La qualité de l’ensachage a été améliorée : grammage exact, intégration de toutes les tiges, présentation des paquets, instauration d’une numérotation de lots à laquelle les producteurs ont été formés, instaurée depuis juillet 2023. La Maison de l’Artemisia France a notamment participé à la réalisation de l’atelier de transformation et à l’achat de matériel de protection ( gants, masques, tabliers…).
Parallèlement nous avons mené de nombreuses sensibilisations auprès de la population et touché environ 7000 personnes. Aujourd’hui, il est fréquent dans la rue d’entendre des personnes nous appeler « monsieur ou madame Artemisia » et de rencontrer des gens qui connaissent la plante. Nous avons organisé 10 sessions de formation, à Bangui essentiellement, obtenu la reconnaissance et le soutien des institutions nationales. Parallèlement, nous développons la recherche scientifique sur la plante avec notamment l’Institut Pasteur de Bangui. Et nous avons passé de nombreux partenariats. L’équipe sur place est très motivée, notre responsable communication fait aussi un travail admirable mais il reste encore de nombreuses difficultés.
Quelles sont ces difficultés ?
D’abord le coût de la vie à cause de l’enclavement du pays mais aussi de l’inflation en partie due à la présence massive des institutions internationales qui dérèglent le marché. Ceci a un fort impact sur les activités, par exemple en ce qui concerne les impressions pour les supports de sensibilisations, les matières premières pour l’atelier, les transports qui sont très chers.
La projection sur le moyen-long terme est difficile dans un pays où l’on ne sait pas si l’on aura de quoi se nourrir le lendemain et si la guerre ne reviendra pas. Il faut rappeler que les conditions de vie à Bangui et aux alentours sont extrêmement difficiles : accès très limité à l’eau et l’électricité, coupures régulières, vulnérabilité de la population, maladies, deuils… Ces difficultés déséquilibrent l’organisation quotidienne et la programmation de notre MdA.

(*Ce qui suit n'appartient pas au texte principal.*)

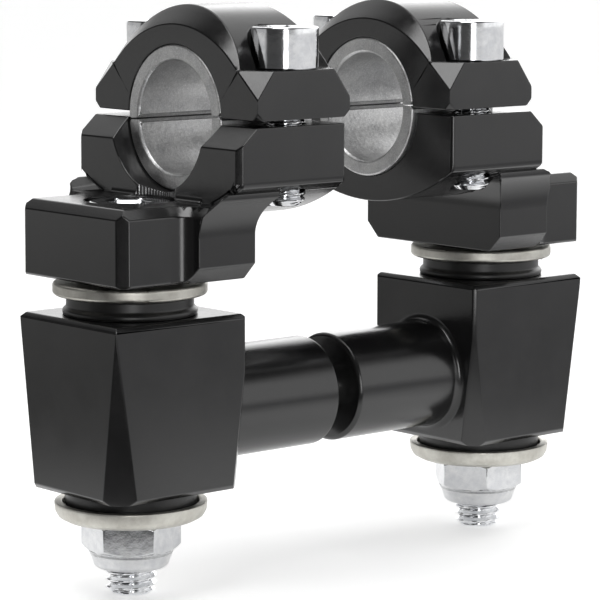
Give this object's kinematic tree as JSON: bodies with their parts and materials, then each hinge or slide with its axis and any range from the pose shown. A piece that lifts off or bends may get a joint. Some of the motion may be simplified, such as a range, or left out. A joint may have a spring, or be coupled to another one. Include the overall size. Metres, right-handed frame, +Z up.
{
  "type": "motorcycle handlebar riser",
  "caption": "Handlebar riser with stub posts for the lower bar clamps, rubber-bushed blocks, and swivelling split clamps that hold a raised handlebar.",
  "frame": {"origin": "middle of the common axis of the two stub posts", "axes": "+X along the stub posts from the left half to the right half, -Y the front, +Z up towards the handlebar clamps"},
  "size_m": [0.1258, 0.0518, 0.1144],
  "materials": {
    "black_anodised": "black anodised, satin",
    "rubber": "semi-gloss moulded rubber",
    "washer_steel": "dull plated steel",
    "plain_steel": "turned",
    "zinc_hardware": "bright zinc plated",
    "bare_aluminium": "tumbled, bare"
  },
  "bodies": {
    "blocks": {"left_block": "black_anodised", "right_block": "black_anodised", "joining_pin": "plain_steel", "left_upper_bushing": "rubber", "right_upper_bushing": "rubber", "left_lower_bushing": "rubber", "right_lower_bushing": "rubber"},
    "left_clamp": {"left_clamp_base": "black_anodised", "left_cap": "black_anodised", "left_lower_bar_sleeve": "bare_aluminium", "left_upper_bar_sleeve": "bare_aluminium", "left_front_cap_screw": "zinc_hardware", "left_rear_cap_screw": "zinc_hardware", "left_through_bolt": "zinc_hardware", "left_upper_washer": "washer_steel", "left_spacer_sleeve": "plain_steel", "left_cup_washer": "washer_steel", "left_lock_nut": "zinc_hardware"},
    "right_clamp": {"right_clamp_base": "black_anodised", "right_cap": "black_anodised", "right_lower_bar_sleeve": "bare_aluminium", "right_upper_bar_sleeve": "bare_aluminium", "right_front_cap_screw": "zinc_hardware", "right_rear_cap_screw": "zinc_hardware", "right_through_bolt": "zinc_hardware", "right_upper_washer": "washer_steel", "right_spacer_sleeve": "plain_steel", "right_cup_washer": "washer_steel", "right_lock_nut": "zinc_hardware"}
  },
  "joints": [
    {"name": "left_swivel", "type": "hinge", "parent": "blocks", "child": "left_clamp", "pos_m": [-0.0477, 0, 0], "axis": [0, 0, 1], "range_deg": [-15, 15]},
    {"name": "right_swivel", "type": "hinge", "parent": "blocks", "child": "right_clamp", "pos_m": [0.0477, 0, 0], "axis": [0, 0, 1], "range_deg": [-15, 15]}
  ]
}
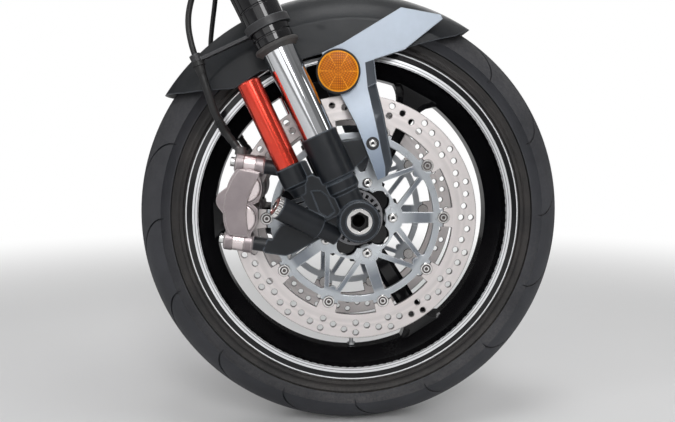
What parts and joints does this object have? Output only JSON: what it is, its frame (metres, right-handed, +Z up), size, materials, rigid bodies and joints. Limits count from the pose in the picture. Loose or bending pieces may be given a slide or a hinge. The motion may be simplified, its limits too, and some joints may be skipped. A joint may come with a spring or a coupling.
{
  "type": "motorcycle front end with wheel, fork and brakes",
  "caption": "Front end of a sport motorcycle: wheel with tyre and drilled discs on an upside-down fork with radial calipers, lower yoke, steering stem and mudguard.",
  "frame": {"origin": "lower bearing seat of the steering stem, on its axis", "axes": "+X forward, +Y to the rider's left, +Z up with the motorcycle standing; the stem leans back 25 degrees"},
  "size_m": [0.6411, 0.291, 0.9839],
  "materials": {
    "stem_steel": "machined steel",
    "yoke_black": "black anodised",
    "zinc_bolts": "bright zinc",
    "tube_black": "gloss black",
    "cap_anodised": "dark anodised",
    "chrome_tube": "hard chrome",
    "seal_rubber": "matt rubber",
    "foot_black": "satin black",
    "chamber_red": "red anodised",
    "adjuster_cap": "red-brown anodised",
    "caliper_titanium": "warm grey anodised",
    "pad_material": "backing plate and lining",
    "hose_rubber": "matt black sheath",
    "banjo_steel": "dark plated steel",
    "bracket_black": "satin black",
    "union_alloy": "black anodised",
    "axle_steel": "bright plated steel",
    "spacer_alloy": "turned",
    "guard_black": "satin black moulding",
    "arm_grey": "satin grey paint",
    "reflector_amber": "amber prism lens",
    "tyre_rubber": "dusty rubber",
    "rim_black": "gloss black",
    "valve_alloy": "turned",
    "bearing_steel": "ground steel",
    "disc_steel": "ground stainless steel",
    "carrier_alloy": "satin machined",
    "bobbin_alloy": "bright turned",
    "tone_steel": "stamped steel"
  },
  "bodies": {
    "fork": {"steering_stem": "stem_steel", "lower_yoke": "yoke_black", "yoke_bolts": "zinc_bolts", "outer_tube_right": "tube_black", "outer_tube_left": "tube_black", "fork_cap_right": "cap_anodised", "fork_cap_left": "cap_anodised", "stanchion_right": "chrome_tube", "stanchion_left": "chrome_tube", "fork_seals": "seal_rubber", "fork_foot_right": "foot_black", "fork_foot_left": "foot_black", "damper_chamber_right": "chamber_red", "damper_chamber_left": "chamber_red", "damping_adjusters": "adjuster_cap", "caliper_right": "caliper_titanium", "caliper_left": "caliper_titanium", "brake_pads": "pad_material", "caliper_bolts": "zinc_bolts", "brake_hose_right": "hose_rubber", "brake_hose_left": "hose_rubber", "hose_banjos": "banjo_steel", "hose_guides": "bracket_black", "hose_union": "union_alloy", "axle": "axle_steel", "axle_head": "axle_steel", "axle_nut": "axle_steel", "wheel_spacers": "spacer_alloy", "mudguard_shell": "guard_black", "mudguard_arm_right": "arm_grey", "mudguard_arm_left": "arm_grey", "reflectors": "reflector_amber", "mudguard_bolts": "zinc_bolts"},
    "wheel": {"tyre": "tyre_rubber", "wheel_rim": "rim_black", "tyre_valve": "valve_alloy", "wheel_bearings": "bearing_steel", "brake_disc_right": "disc_steel", "brake_disc_left": "disc_steel", "disc_carrier_right": "carrier_alloy", "disc_carrier_left": "carrier_alloy", "disc_bobbins": "bobbin_alloy", "carrier_bolts": "zinc_bolts", "tone_ring": "tone_steel"}
  },
  "joints": [
    {"name": "wheel_spin", "type": "hinge", "parent": "fork", "child": "wheel", "pos_m": [0.25118, 0, -0.46766], "axis": [0, 1, 0], "continuous": true}
  ]
}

Je voudrais vraiment saluer le travail magnifique de l’équipe sur place, le rôle de chacun. Aujourd’hui, je ne suis plus sur place mais je reste membre de la Maison de l’Artemisia de RCA et présente à distance pour le suivi sur place. Notre équipe est solide mais elle a besoin de poursuivre les partenariats mais aussi de la solidarité de notre réseau pour faire face aux difficultés locales.